Primal interface formulation for coupling multiple PDEs: A consistent derivation via the Variational Multiscale method

•Discontinuous Galerkin method is derived from Lagrange multiplier method in an abstract setting.•Bubble functions stabilize the interface formulation by modeling the numerical fine scales.•Enables robust coupling of multiple PDEs across nonmatching discrete interfaces.•Derived stabilizing/weighting parameters account for interfaced materials and PDEs. This paper presents a primal interface formulation that is derived in a systematic manner from a Lagrange multiplier method to provide a consistent framework to couple different partial differential equations (PDE) as well as to tie together nonconforming meshes.
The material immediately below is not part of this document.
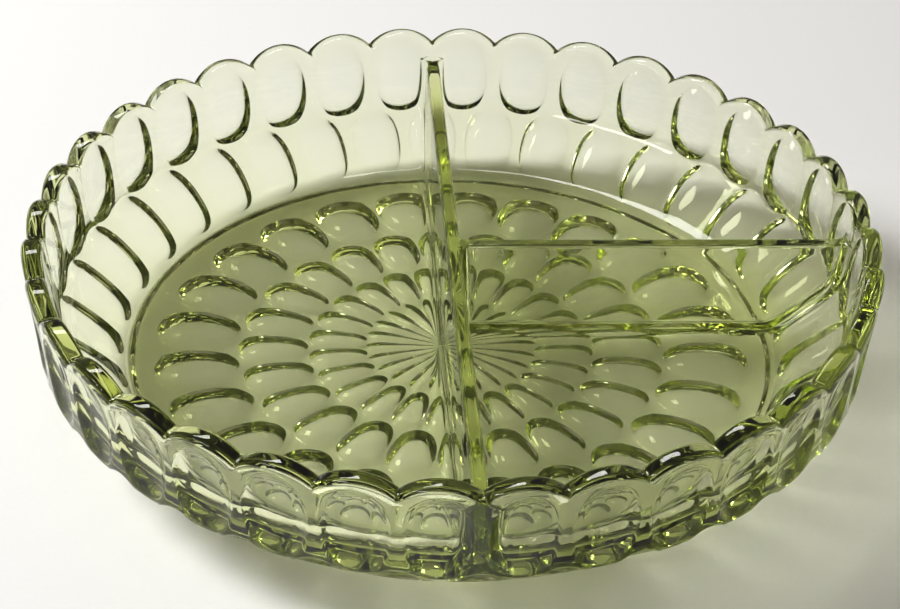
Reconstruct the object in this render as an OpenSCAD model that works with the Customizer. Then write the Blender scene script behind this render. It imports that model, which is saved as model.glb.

The derivation relies crucially on concepts from the Variational Multiscale (VMS) approach wherein an additive multiscale decomposition is applied to the primary solution field. Modeling the fine scales locally at the interface using bubble functions, consistent residual-based terms on the boundary are obtained that are subsequently embedded into the coarse-scale problem. The resulting stabilized Lagrange multiplier formulation is converted into a robust Discontinuous Galerkin (DG) method by employing a discontinuous interpolation of the multipliers along the segments of the interface. As a byproduct, analytical expressions are derived for the stabilizing terms and weighted numerical flux that reflect the jump in material properties, governing equation, or element geometry across the interface. Also, a procedure is proposed for automatically generating the fine-scale bubble functions that is inspired by a performance study of residual-free bubbles for the interface problem. A series of numerical tests confirms the robustness of the method for solving interface problems with heterogeneous elements, materials, and/or governing equations and also highlights the benefit and importance of deriving the flux and stabilization terms.